The third aspect is around strengthening our communication of our philosophy and processes to distributors and investors. The fact is that no fund manager can be top quartile every quarter or every year. All funds experience phases. The need therefore is to articulate our strategy very clearly and amply, to enable investors to understand what we are doing and why. Our experience suggests that with enhanced communication, we get better alignment between fund manager, distributor and investor – which then allows the fund manager to deliver long term wealth creation in a manner that he has highest conviction in. This is an area we have been working on actively, and will continue to do so.

WF: In what ways do you expect an ESG (Environment, Social, Governance) framework to strengthen your research process? Is this more about picking winners or avoiding pitfalls?

Vinit: Out of ESG, the G aspect – Governance – is something that we have always been focused on. Quality of management has always been of paramount importance – evidence of which is being seen in recent times where we are seeing so many large and mid sized business houses experiencing the pitfalls of poor governance.

On the environment and social aspects, we would like this to be a signal from the fund industry to corporates that institutional investors will increasingly focus not just on the bottom line of the business but also on important issues like sustainability – which is where the E and S aspects play a big role. We are getting more conscious about ESG and would like the industry as a whole to also look at this aspect seriously.

WF: Your reflections note talks about multi year mega themes and also acknowledges that these did not really play out in 2018. In a fund industry where Y-o-Y performance is critical to attract flows, how do you try to juggle between structural themes and nearer term investment opportunities?

Vinit: We have 5 equity fund managers and each has his own distinctive style. The structural themes that we laid out are indeed multi-year themes and will continue to be relevant for many years to come. What typically happens is that fund managers tend to draw on these structural themes for their core portfolios. But the tactical portion of each portfolio is driven by respective fund managers based on their nearer term perceptions and convictions.

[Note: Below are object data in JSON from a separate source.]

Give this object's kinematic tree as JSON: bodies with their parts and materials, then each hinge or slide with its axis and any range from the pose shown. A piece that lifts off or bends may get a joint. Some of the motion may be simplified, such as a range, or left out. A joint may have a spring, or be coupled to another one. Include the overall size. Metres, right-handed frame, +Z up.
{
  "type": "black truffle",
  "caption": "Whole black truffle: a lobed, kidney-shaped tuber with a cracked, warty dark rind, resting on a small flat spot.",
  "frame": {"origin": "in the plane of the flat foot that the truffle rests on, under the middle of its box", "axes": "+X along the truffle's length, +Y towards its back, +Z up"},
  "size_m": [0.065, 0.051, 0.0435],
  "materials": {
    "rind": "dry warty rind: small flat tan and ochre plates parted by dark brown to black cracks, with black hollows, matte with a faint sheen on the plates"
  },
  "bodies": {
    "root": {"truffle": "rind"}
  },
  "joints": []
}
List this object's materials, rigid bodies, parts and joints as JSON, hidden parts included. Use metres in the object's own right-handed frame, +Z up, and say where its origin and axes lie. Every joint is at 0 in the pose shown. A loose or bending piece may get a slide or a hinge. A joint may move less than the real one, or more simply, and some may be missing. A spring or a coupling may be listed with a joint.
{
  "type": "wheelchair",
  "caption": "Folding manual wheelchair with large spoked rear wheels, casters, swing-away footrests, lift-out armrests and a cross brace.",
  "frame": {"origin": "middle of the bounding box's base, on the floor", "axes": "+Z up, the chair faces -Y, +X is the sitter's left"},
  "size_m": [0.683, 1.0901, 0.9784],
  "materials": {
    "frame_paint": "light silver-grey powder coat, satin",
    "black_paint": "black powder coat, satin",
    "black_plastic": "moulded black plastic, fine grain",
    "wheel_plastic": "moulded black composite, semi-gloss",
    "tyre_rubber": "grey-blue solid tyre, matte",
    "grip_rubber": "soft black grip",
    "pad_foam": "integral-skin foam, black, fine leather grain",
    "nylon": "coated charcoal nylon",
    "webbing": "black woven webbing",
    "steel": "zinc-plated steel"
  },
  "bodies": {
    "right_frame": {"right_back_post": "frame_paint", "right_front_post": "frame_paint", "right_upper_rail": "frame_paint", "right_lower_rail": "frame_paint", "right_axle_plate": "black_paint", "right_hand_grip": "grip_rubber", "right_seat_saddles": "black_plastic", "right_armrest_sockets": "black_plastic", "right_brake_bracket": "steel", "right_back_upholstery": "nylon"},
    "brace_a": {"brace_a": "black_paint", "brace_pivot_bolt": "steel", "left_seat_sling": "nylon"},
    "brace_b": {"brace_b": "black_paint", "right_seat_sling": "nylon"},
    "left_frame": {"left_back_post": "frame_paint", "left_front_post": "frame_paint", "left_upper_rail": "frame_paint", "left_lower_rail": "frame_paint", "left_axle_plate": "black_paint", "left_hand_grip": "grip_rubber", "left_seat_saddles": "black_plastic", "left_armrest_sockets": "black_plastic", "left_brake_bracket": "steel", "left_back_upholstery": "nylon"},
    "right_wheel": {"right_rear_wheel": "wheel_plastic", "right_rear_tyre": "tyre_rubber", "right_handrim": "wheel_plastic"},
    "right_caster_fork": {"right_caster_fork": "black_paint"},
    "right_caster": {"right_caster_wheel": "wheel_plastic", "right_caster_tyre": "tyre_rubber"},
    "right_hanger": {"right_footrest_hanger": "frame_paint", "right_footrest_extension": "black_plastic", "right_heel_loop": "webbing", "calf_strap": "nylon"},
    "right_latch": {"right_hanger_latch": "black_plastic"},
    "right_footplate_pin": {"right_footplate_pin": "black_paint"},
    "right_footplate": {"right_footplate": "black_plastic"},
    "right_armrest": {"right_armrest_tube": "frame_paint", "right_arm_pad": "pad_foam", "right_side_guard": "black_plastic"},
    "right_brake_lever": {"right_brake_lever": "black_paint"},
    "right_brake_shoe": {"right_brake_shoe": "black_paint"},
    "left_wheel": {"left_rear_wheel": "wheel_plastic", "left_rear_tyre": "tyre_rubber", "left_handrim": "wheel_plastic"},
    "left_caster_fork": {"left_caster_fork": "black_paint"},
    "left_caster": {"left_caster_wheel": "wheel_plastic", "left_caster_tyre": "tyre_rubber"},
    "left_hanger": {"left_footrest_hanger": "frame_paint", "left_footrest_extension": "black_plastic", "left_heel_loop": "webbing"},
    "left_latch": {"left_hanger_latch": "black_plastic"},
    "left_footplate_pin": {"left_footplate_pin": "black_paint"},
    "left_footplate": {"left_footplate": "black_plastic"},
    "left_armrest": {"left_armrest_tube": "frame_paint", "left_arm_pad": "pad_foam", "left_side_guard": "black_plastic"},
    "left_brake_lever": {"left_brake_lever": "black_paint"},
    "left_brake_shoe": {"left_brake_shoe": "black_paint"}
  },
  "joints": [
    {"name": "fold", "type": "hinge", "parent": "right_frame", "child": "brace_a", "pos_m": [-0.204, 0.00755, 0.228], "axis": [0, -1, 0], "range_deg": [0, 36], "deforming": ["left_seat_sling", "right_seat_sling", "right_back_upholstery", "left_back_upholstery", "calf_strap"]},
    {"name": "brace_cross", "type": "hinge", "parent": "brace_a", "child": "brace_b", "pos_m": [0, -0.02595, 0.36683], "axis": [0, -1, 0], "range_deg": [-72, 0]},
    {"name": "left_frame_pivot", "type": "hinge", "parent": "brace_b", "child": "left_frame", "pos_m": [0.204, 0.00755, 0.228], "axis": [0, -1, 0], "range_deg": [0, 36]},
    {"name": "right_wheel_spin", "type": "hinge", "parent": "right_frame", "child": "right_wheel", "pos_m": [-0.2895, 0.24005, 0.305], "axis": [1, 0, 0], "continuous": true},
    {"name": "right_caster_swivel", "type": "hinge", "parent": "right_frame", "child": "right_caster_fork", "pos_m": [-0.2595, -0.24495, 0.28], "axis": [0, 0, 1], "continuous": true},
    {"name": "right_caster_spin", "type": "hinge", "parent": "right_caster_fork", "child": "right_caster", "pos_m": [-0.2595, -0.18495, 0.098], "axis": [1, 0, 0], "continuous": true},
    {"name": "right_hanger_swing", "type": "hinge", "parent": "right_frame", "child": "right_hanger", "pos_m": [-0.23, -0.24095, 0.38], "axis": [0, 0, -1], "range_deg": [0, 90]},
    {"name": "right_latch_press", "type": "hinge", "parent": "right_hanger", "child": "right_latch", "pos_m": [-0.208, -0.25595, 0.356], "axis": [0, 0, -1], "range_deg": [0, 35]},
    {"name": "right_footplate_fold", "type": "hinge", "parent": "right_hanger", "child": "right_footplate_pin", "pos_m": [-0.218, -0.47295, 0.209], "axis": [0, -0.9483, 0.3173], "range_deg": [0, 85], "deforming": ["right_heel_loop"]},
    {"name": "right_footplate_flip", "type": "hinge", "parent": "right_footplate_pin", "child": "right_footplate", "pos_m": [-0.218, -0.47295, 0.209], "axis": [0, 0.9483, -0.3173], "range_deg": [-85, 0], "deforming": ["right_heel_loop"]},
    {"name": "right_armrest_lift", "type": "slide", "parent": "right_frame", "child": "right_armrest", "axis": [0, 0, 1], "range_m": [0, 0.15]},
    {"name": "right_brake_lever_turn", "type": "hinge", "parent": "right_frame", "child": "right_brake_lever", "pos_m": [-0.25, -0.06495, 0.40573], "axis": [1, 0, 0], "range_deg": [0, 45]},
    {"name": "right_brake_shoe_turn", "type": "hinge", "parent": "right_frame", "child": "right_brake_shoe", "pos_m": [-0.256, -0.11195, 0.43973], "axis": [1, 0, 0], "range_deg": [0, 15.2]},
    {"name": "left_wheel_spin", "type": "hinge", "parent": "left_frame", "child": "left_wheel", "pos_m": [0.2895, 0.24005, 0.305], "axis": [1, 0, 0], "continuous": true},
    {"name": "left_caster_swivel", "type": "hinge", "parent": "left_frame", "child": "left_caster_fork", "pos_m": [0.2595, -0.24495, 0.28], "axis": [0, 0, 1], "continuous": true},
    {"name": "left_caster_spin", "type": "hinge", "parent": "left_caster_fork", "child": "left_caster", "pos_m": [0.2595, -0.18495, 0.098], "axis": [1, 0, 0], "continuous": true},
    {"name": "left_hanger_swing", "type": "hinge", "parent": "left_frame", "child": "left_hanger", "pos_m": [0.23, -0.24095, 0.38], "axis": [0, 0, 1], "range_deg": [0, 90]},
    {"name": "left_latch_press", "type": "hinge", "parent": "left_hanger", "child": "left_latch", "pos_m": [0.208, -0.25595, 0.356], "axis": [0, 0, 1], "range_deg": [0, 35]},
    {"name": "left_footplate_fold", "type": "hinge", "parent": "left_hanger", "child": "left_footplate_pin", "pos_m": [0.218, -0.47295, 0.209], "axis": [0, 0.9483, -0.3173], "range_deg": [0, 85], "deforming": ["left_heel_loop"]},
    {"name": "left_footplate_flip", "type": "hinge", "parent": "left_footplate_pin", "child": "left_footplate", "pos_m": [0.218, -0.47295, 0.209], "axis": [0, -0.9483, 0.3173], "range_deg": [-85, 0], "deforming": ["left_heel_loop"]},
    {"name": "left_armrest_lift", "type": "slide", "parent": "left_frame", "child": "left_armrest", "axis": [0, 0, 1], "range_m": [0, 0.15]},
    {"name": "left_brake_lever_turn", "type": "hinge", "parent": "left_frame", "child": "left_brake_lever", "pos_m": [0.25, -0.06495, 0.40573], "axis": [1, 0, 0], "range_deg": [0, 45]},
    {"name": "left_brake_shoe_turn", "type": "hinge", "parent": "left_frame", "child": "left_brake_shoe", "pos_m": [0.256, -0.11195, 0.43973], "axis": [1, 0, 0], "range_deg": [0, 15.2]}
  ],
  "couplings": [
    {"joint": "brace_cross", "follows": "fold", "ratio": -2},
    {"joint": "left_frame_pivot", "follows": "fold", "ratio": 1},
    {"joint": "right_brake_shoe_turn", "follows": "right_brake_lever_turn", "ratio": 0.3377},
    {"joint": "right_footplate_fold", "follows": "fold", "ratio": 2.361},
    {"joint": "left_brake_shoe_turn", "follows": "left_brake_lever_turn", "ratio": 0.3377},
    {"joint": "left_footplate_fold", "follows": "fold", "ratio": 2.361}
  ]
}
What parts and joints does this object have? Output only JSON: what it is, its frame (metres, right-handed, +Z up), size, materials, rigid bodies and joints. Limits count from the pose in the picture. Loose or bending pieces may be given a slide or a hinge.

WF: Your reflections note points out to the continuing disappointment on corporate earnings growth. While we do understand growth will come back in time, do you see evidence on ground that encourages you about a sustainable earnings rebound?

Vinit: This frankly has been a source of continuing disappointment. From 2008, we have been witnessing a prolonged phase of sluggish earnings growth at an overall level. Some pockets have done well, and markets have tended to cluster around them, in the absence of a wider opportunity set, leading to elevated valuations where earnings growth momentum is visible. This has however not yet become a widespread earnings rebound. There seemed to be some green shoots visible in the last 2 quarters, but the recent quarter’s numbers are not particularly encouraging.

We need to see a broad based revival in private capex cycle to gain confidence of a broader and more sustainable earnings rebound. Perhaps once the dust settles after the upcoming General Elections, we might see that panning out.

WF: Is it time to go tactically overweight on mid and small caps post the correction of 2018, or are valuations in this space still a little stretched to warrant such an aggressive posture?

Vinit: Valuations have come off, and have become more reasonable. However, I don’t think one should get aggressive in mid and small caps yet. My sense is that in the run up to the elections, you can have some volatility – and mid and small caps are vulnerable to such volatility. It might be a good idea to stagger your investments in this space over the next 3-4 months and think of more aggressive exposure if heightened volatility gives you opportunities.

WF: If you were to pick 2-3 sectors that you believe will create significant wealth over the next 5 years, which would they be and why?

Vinit: When we talk about a 5 year time frame, first thing to keep in mind is that these sectors may not show any signs of momentum in the near term. If one were to accept that, one sector that we like from a long term perspective is building materials. Growth is slow right now because the real estate sector is going through some challenges. But if you consider the structural demand story, there are significant long term opportunities across the building materials space.

Another space we like is healthcare. The industry has seen its fair share of challenges – regulatory as well as pricing issues in the US. Our sense is that we are in the trough as far as these issues are concerned. The sector has the potential to exhibit linear growth, irrespective of market or economy, in the years ahead.

The third space which is a continuing structural play is private sector banks and well managed NBFCs. We see a structural shift in market share away from PSU banks to private sector banks and well managed NBFCs. That, coupled with the ongoing financialization of savings, will enable better companies in this space which may continue creating wealth over the long term. We are also positive on the consumer discretionary segment in the long term.